The months and then years proved lioness to be the best fit of them all. I identify rather seamlessly with lioness now, to the point where I am blatant about self-identifying as lioness, even to those who have no knowledge of or interest in therianthropy. I’ve never stopped being animal-expressive, and to this day, people just get used to it. I don’t get weird looks or many questions or any insults or teases. This is probably because I know when a situation calls for a professional or a neutral attitude/act.
So there’s my story. I’m a lioness, and I don’t claim to be any other animals.
Here’s the kicker. I don’t believe that souls have genders or species. I believe that a soul is a part of all life that flows through all that exists – my soul is just a part of the Universal Soul. And as such, I am not separate from anything, nor could I possibly be an animal-soul in a human body. My soul has no race!
So then, what is therianthropy? Why am I an animal person if souls don’t have species and I’m wearing a purely human skin?
I believe in reincarnation. Many lives, many experiences. And it’d be silly if my lives were only constrained to one species. I believe my soul has tried on many, many different skins – as well as being a part of a big Whole, some of whose other parts are wearing various skins as I wear my human one.
My soul’s favorite skin is lioness. It enjoys the human one, but it remembers the lioness one, and connects with other parts of the Universal Soul who wear lioness skins, and that becomes a strong part of its own expression and characteristics. This means I am a lioness-woman.
This does not mean that my soul has no fondnesses for any other skins. Wolf is very, very close to me still, and I strongly identify as Wolf sometimes. But what does that make Wolf to me? A second animalside? My “furry” self? (I see the difference between non-creepy furries and therians as being, well, voluntary. Furries choose an animal to express themselves because they like it in some way; therians -are- that animal instinctively, beyond conscious choice. So I have often wondered if I consciously choose to identify with wolf, which – by my terms – would make me a wolf furry. Not that I actively label myself as that – too much bad rep.)

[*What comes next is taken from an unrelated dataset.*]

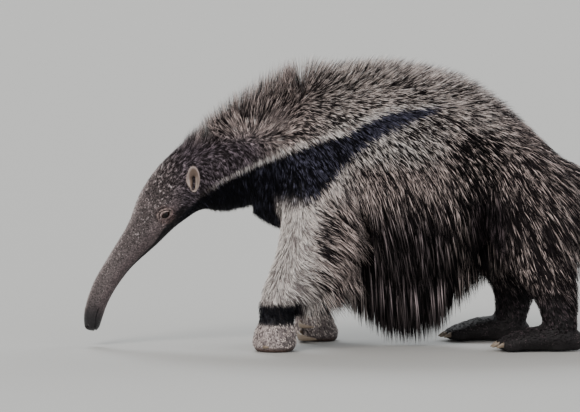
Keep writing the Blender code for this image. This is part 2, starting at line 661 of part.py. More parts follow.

So if I’m a lioness-woman, what’s Wolf? What’re Jaguar and Cougar, who are also extremely close to my spirit and my heart?
Things get fuzzy here. I am an animal person. I’m a lioness-woman. I’m a soul expressed through a body but who is still linked to the Universal Soul. So am I also a wolf-woman, or is my affinity to Wolf somehow different, other than being less immersive than my affinity for Lioness?
Questions, questions. I’m not sure I even need to define it. I portray myself as a white wolf. The snowy tundra is as much my home as the blue-skied savanna. I can howl as easily as I can roar. A thick white pelt is as familiar on my skin as a smooth tawny one. Pack dynamics are as familiar as pride arrangements. I might be more lioness than wolf, but does that mean wolf is any different than lioness in its relation to me?
This line of questioning and lack-of-definition (meaning shape-definition more than dictionary terminology) has been in my head for, literally, years. I brought it up with my sister last night because she has the same sort of duality as I do – ironically, the reverse. I am primarily lioness and she is primarily red wolf, yet I’ve always had a wolf connection and she a feline one. More ironically, my wolf-connection is to arctic wolves, who are radically different than red wolves – and her feline-connection is to cougars, who are radically different than lions. We expounded on this and neither of us came up with a sure answer.
But really, it doesn’t matter what I call it, or how others look at it. I exist as I am, and that’s perfectly good enough for me.